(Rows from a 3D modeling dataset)
=-=-=

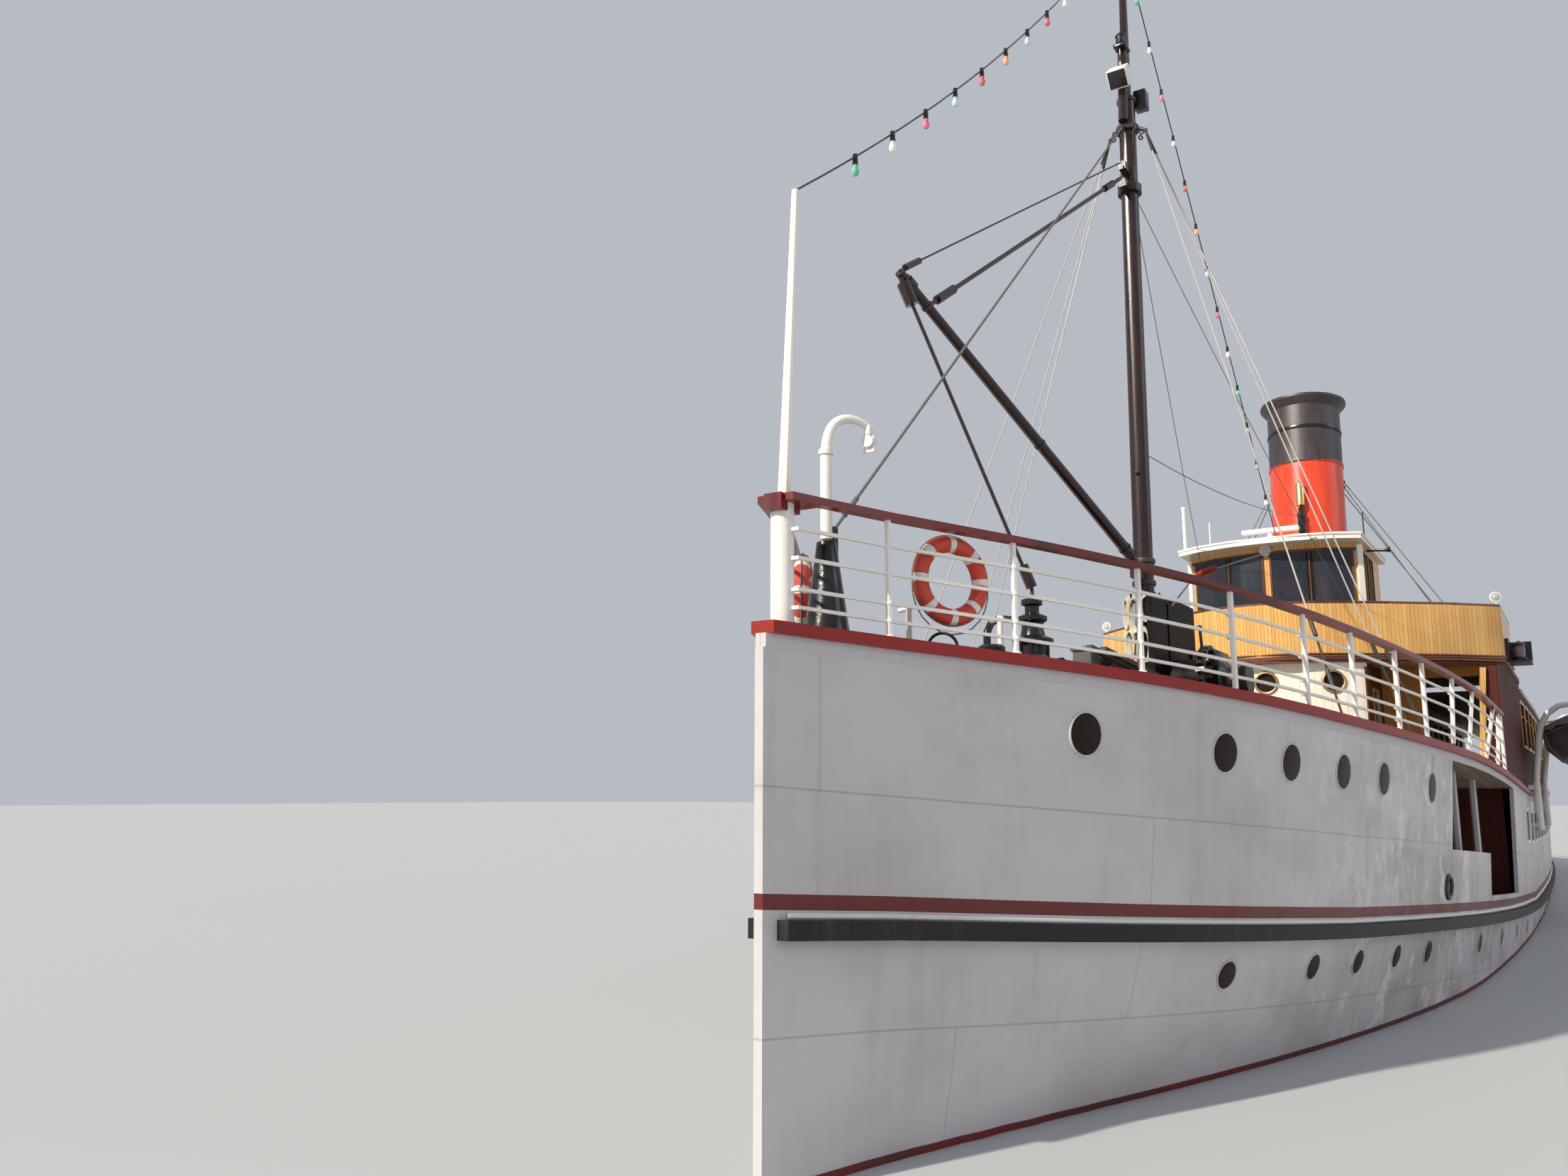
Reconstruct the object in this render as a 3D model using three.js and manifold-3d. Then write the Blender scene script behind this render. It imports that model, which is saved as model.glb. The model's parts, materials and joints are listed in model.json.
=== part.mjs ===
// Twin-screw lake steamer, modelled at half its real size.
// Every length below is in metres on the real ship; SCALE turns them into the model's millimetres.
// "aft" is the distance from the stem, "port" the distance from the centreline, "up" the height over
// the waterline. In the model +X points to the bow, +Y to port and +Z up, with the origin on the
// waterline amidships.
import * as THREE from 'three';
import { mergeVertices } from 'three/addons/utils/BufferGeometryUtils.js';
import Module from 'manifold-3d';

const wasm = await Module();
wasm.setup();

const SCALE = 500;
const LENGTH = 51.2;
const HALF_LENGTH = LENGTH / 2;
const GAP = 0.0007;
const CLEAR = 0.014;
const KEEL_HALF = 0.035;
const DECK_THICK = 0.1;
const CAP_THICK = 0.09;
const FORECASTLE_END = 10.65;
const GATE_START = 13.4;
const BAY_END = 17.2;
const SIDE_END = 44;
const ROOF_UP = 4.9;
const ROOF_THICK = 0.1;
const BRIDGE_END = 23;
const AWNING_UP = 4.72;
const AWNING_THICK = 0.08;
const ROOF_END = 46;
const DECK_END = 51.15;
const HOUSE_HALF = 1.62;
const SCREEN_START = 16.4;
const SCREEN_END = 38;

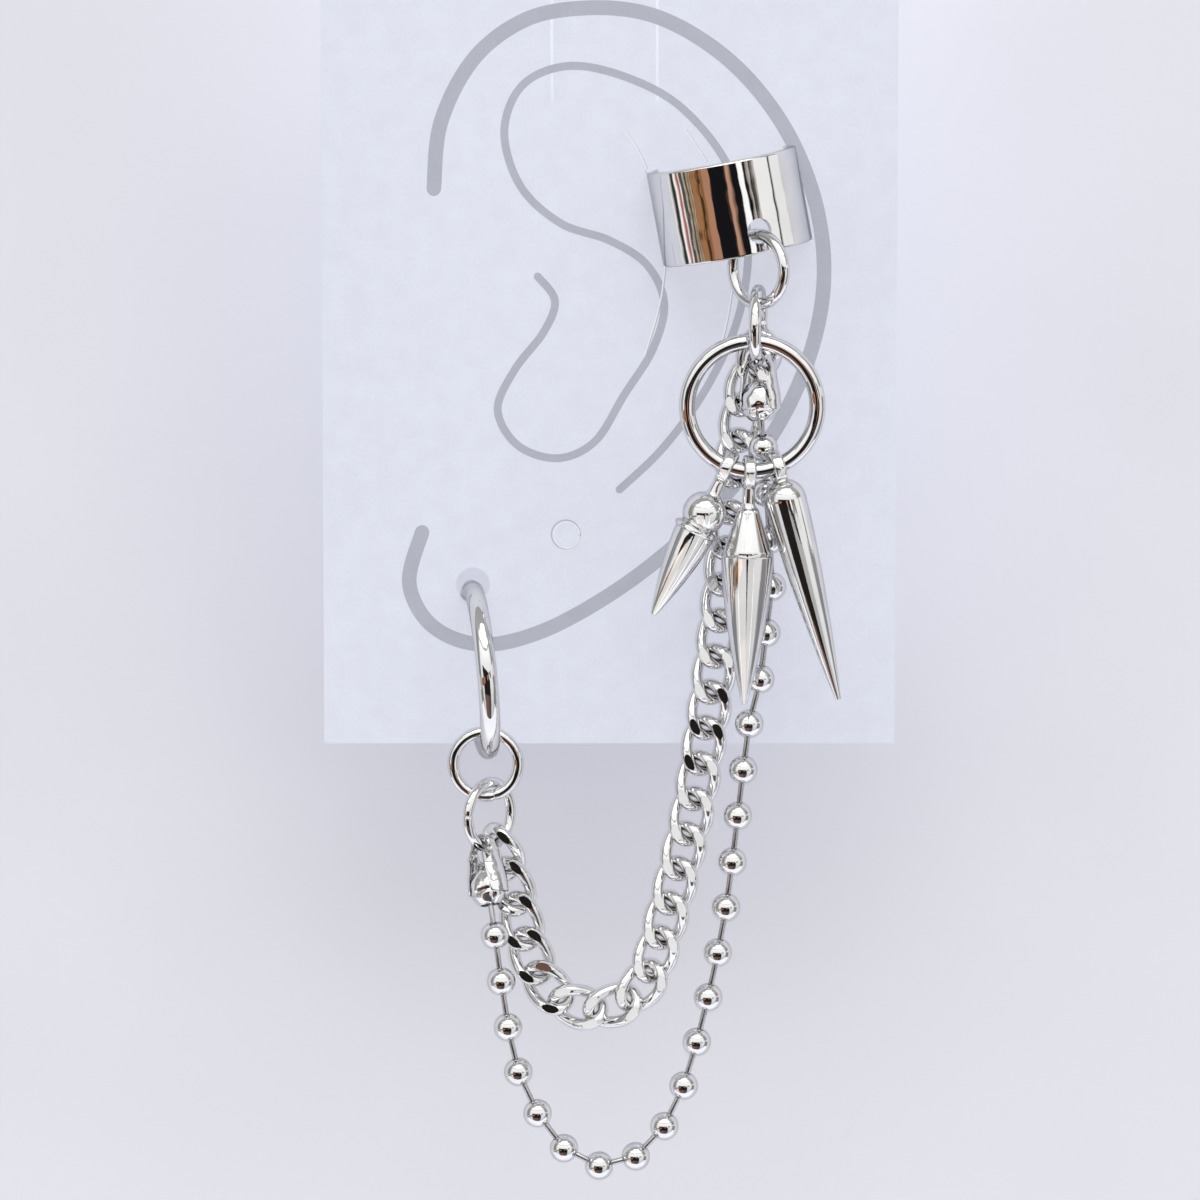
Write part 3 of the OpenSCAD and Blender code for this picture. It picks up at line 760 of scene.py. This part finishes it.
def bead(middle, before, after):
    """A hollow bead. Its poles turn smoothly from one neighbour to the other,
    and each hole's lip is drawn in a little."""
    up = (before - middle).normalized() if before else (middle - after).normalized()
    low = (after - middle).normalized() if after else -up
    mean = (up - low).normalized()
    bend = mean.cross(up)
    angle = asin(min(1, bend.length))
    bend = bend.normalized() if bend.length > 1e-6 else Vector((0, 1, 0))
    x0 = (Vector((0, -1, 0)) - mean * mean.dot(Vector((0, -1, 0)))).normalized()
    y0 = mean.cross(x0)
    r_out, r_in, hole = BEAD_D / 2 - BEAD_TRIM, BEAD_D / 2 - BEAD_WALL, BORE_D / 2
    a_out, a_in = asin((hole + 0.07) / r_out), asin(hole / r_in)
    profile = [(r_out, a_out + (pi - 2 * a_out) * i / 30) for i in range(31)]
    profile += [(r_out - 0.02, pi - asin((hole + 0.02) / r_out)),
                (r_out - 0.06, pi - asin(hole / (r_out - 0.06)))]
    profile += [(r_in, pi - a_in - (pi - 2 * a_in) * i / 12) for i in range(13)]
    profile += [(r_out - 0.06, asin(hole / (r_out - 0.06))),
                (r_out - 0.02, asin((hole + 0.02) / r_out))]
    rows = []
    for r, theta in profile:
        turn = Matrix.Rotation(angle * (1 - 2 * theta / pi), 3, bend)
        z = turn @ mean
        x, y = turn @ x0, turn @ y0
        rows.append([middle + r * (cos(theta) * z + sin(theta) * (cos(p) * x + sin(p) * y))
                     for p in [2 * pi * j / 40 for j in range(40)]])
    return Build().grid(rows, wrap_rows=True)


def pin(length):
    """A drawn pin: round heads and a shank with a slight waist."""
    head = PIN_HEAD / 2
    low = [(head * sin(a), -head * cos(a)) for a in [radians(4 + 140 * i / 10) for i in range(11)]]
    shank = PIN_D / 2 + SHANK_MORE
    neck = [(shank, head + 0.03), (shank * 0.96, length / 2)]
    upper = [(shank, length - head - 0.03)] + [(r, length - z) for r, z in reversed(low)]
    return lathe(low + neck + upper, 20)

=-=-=

PROBLEM TO SOLVE: Write out every entry exactly as given.

ANSWER TO THIS TASK:
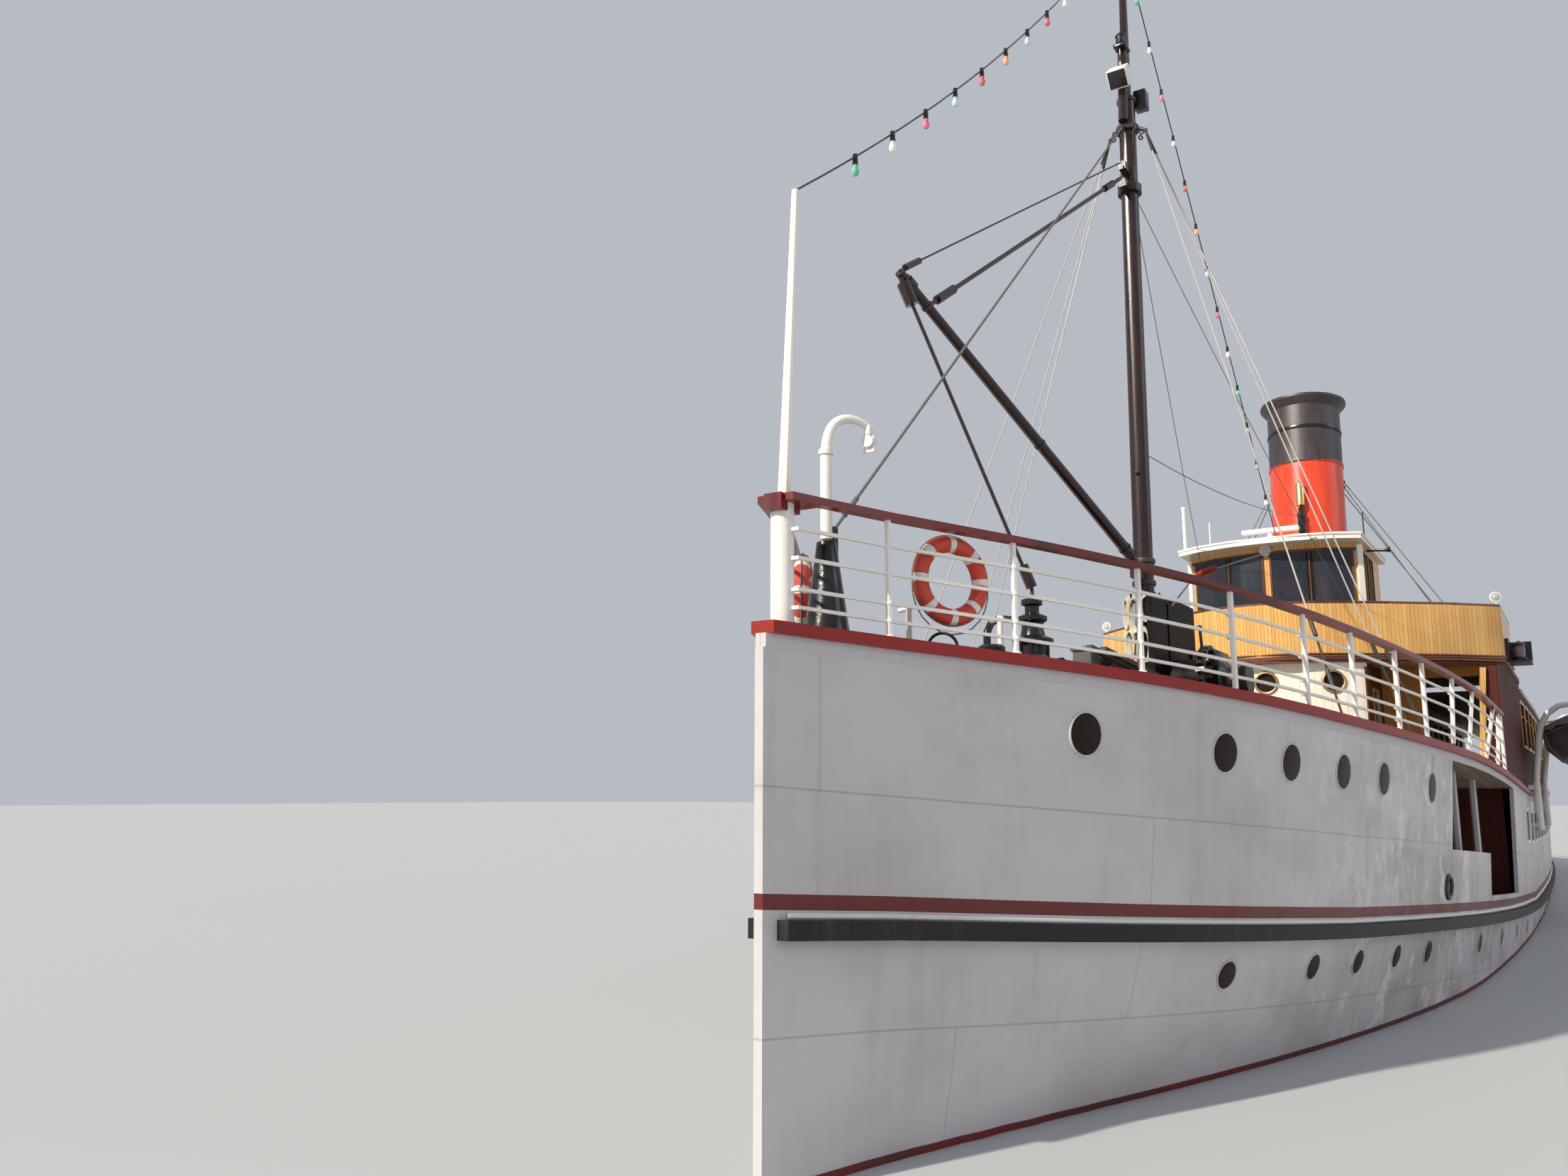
Reconstruct the object in this render as a 3D model using three.js and manifold-3d. Then write the Blender scene script behind this render. It imports that model, which is saved as model.glb. The model's parts, materials and joints are listed in model.json.
=== part.mjs ===
// Twin-screw lake steamer, modelled at half its real size.
// Every length below is in metres on the real ship; SCALE turns them into the model's millimetres.
// "aft" is the distance from the stem, "port" the distance from the centreline, "up" the height over
// the waterline. In the model +X points to the bow, +Y to port and +Z up, with the origin on the
// waterline amidships.
import * as THREE from 'three';
import { mergeVertices } from 'three/addons/utils/BufferGeometryUtils.js';
import Module from 'manifold-3d';

const wasm = await Module();
wasm.setup();

const SCALE = 500;
const LENGTH = 51.2;
const HALF_LENGTH = LENGTH / 2;
const GAP = 0.0007;
const CLEAR = 0.014;
const KEEL_HALF = 0.035;
const DECK_THICK = 0.1;
const CAP_THICK = 0.09;
const FORECASTLE_END = 10.65;
const GATE_START = 13.4;
const BAY_END = 17.2;
const SIDE_END = 44;
const ROOF_UP = 4.9;
const ROOF_THICK = 0.1;
const BRIDGE_END = 23;
const AWNING_UP = 4.72;
const AWNING_THICK = 0.08;
const ROOF_END = 46;
const DECK_END = 51.15;
const HOUSE_HALF = 1.62;
const SCREEN_START = 16.4;
const SCREEN_END = 38;

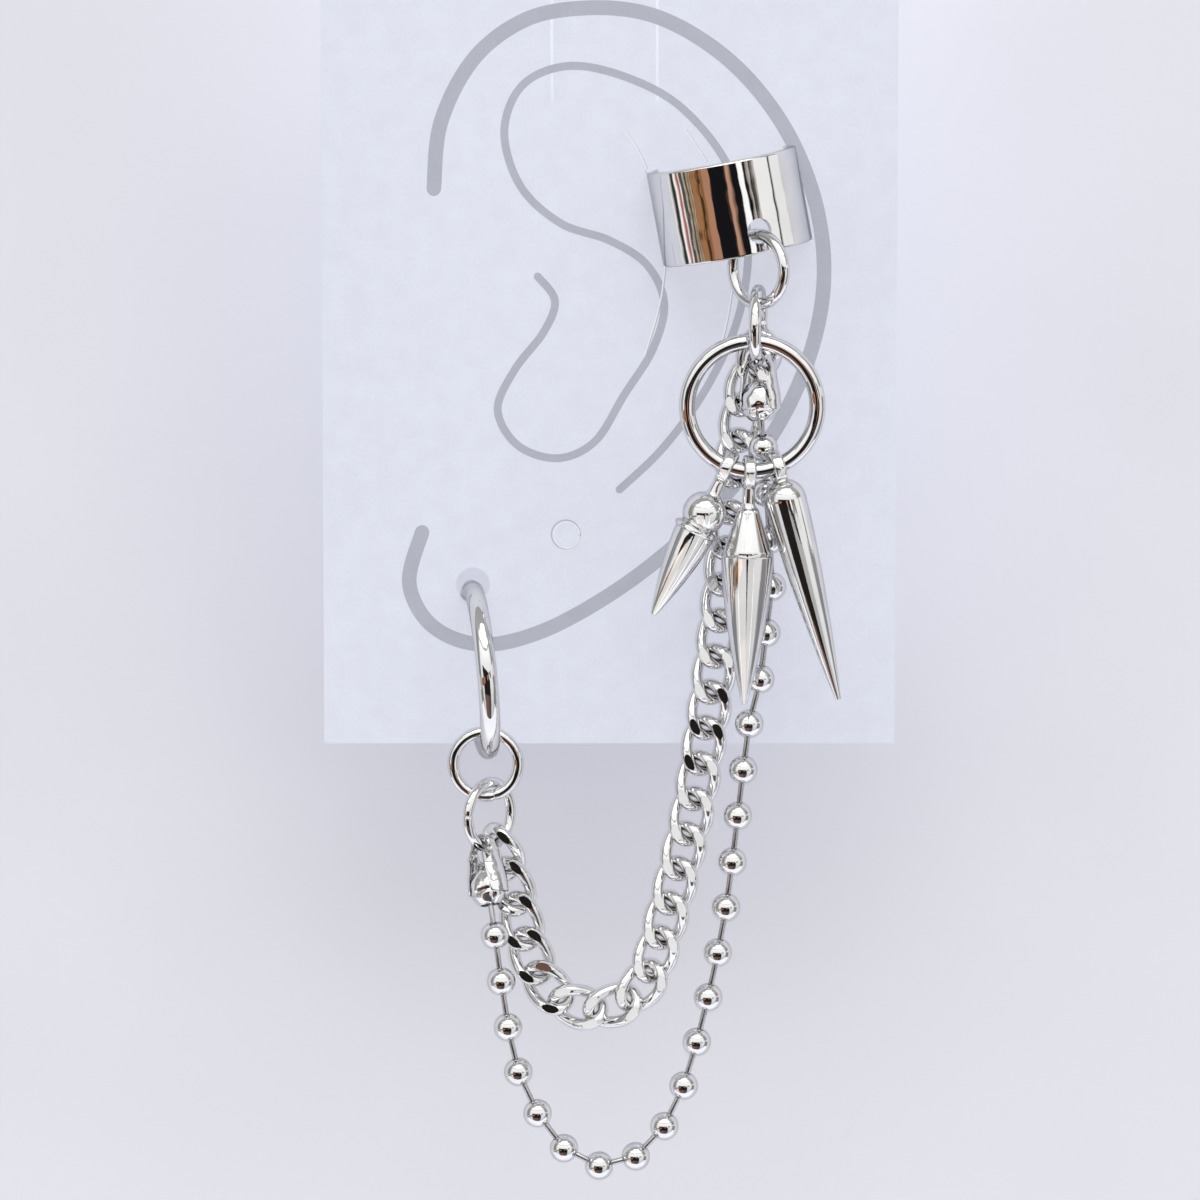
Write part 3 of the OpenSCAD and Blender code for this picture. It picks up at line 760 of scene.py. This part finishes it.
def bead(middle, before, after):
    """A hollow bead. Its poles turn smoothly from one neighbour to the other,
    and each hole's lip is drawn in a little."""
    up = (before - middle).normalized() if before else (middle - after).normalized()
    low = (after - middle).normalized() if after else -up
    mean = (up - low).normalized()
    bend = mean.cross(up)
    angle = asin(min(1, bend.length))
    bend = bend.normalized() if bend.length > 1e-6 else Vector((0, 1, 0))
    x0 = (Vector((0, -1, 0)) - mean * mean.dot(Vector((0, -1, 0)))).normalized()
    y0 = mean.cross(x0)
    r_out, r_in, hole = BEAD_D / 2 - BEAD_TRIM, BEAD_D / 2 - BEAD_WALL, BORE_D / 2
    a_out, a_in = asin((hole + 0.07) / r_out), asin(hole / r_in)
    profile = [(r_out, a_out + (pi - 2 * a_out) * i / 30) for i in range(31)]
    profile += [(r_out - 0.02, pi - asin((hole + 0.02) / r_out)),
                (r_out - 0.06, pi - asin(hole / (r_out - 0.06)))]
    profile += [(r_in, pi - a_in - (pi - 2 * a_in) * i / 12) for i in range(13)]
    profile += [(r_out - 0.06, asin(hole / (r_out - 0.06))),
                (r_out - 0.02, asin((hole + 0.02) / r_out))]
    rows = []
    for r, theta in profile:
        turn = Matrix.Rotation(angle * (1 - 2 * theta / pi), 3, bend)
        z = turn @ mean
        x, y = turn @ x0, turn @ y0
        rows.append([middle + r * (cos(theta) * z + sin(theta) * (cos(p) * x + sin(p) * y))
                     for p in [2 * pi * j / 40 for j in range(40)]])
    return Build().grid(rows, wrap_rows=True)


def pin(length):
    """A drawn pin: round heads and a shank with a slight waist."""
    head = PIN_HEAD / 2
    low = [(head * sin(a), -head * cos(a)) for a in [radians(4 + 140 * i / 10) for i in range(11)]]
    shank = PIN_D / 2 + SHANK_MORE
    neck = [(shank, head + 0.03), (shank * 0.96, length / 2)]
    upper = [(shank, length - head - 0.03)] + [(r, length - z) for r, z in reversed(low)]
    return lathe(low + neck + upper, 20)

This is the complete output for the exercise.